By 2026, cascading mechanics are everywhere, but Gonzo’s Quest remains a reference point because it introduced the Avalanche feel to a mass audience and still executes it cleanly. The rules are easy to explain, the feedback loop is obvious (win → drop → multiplier), and you can see why you won or lost a chain without needing a tutorial overlay.

From a numbers perspective, the game’s commonly stated RTP of 95.97% remains a useful anchor when comparing older classics with newer high-RTP releases. The more important point, though, is how that return is delivered: this is not a steady drip slot. It concentrates value into chained events, which is why many players describe it as “swingy” even when it produces frequent small wins.

It also fits modern device habits better than many people expect from a 2011-era title. The layout is uncluttered, the symbols are readable on mobile, and the feature set is self-contained.

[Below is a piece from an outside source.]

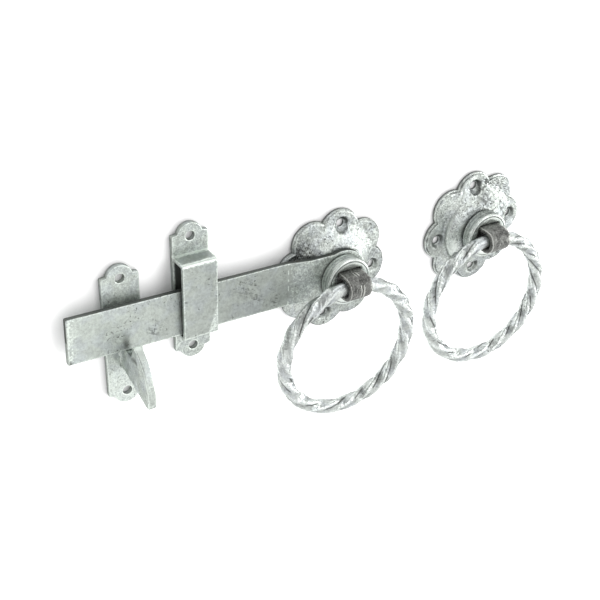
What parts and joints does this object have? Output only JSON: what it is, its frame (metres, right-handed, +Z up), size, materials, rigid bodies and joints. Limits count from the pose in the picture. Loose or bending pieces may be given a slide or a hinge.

In an era full of complicated bonus ecosystems, there is still value in a game where the main feature is the game mechanic itself.

Original vs Megaways remake: choosing the right version

If you are choosing between the original and the Megaways version, start with volatility tolerance. Megaways typically increases outcome spread by changing the number of ways to win each round, which can make sessions feel sharper—bigger ups, deeper downs. The original is already variable, but its fixed paylines make the behaviour easier to anticipate.

Next, look at what you want from the bonus. The original Free Falls is focused: Avalanche chains plus a clear multiplier ladder up to 15x. The Megaways version adds extra layers (and usually a much higher advertised max-win potential), which can be appealing if you are specifically chasing rare top-end outcomes rather than a cleaner, more repeatable bonus experience.

For many players, the decision is simply about feel. The original is tighter and more “classic NetEnt” in rhythm; the Megaways version is louder, more modern, and more variable by design. If you value clarity and you want to understand the slot quickly, the original still does the job in 2026.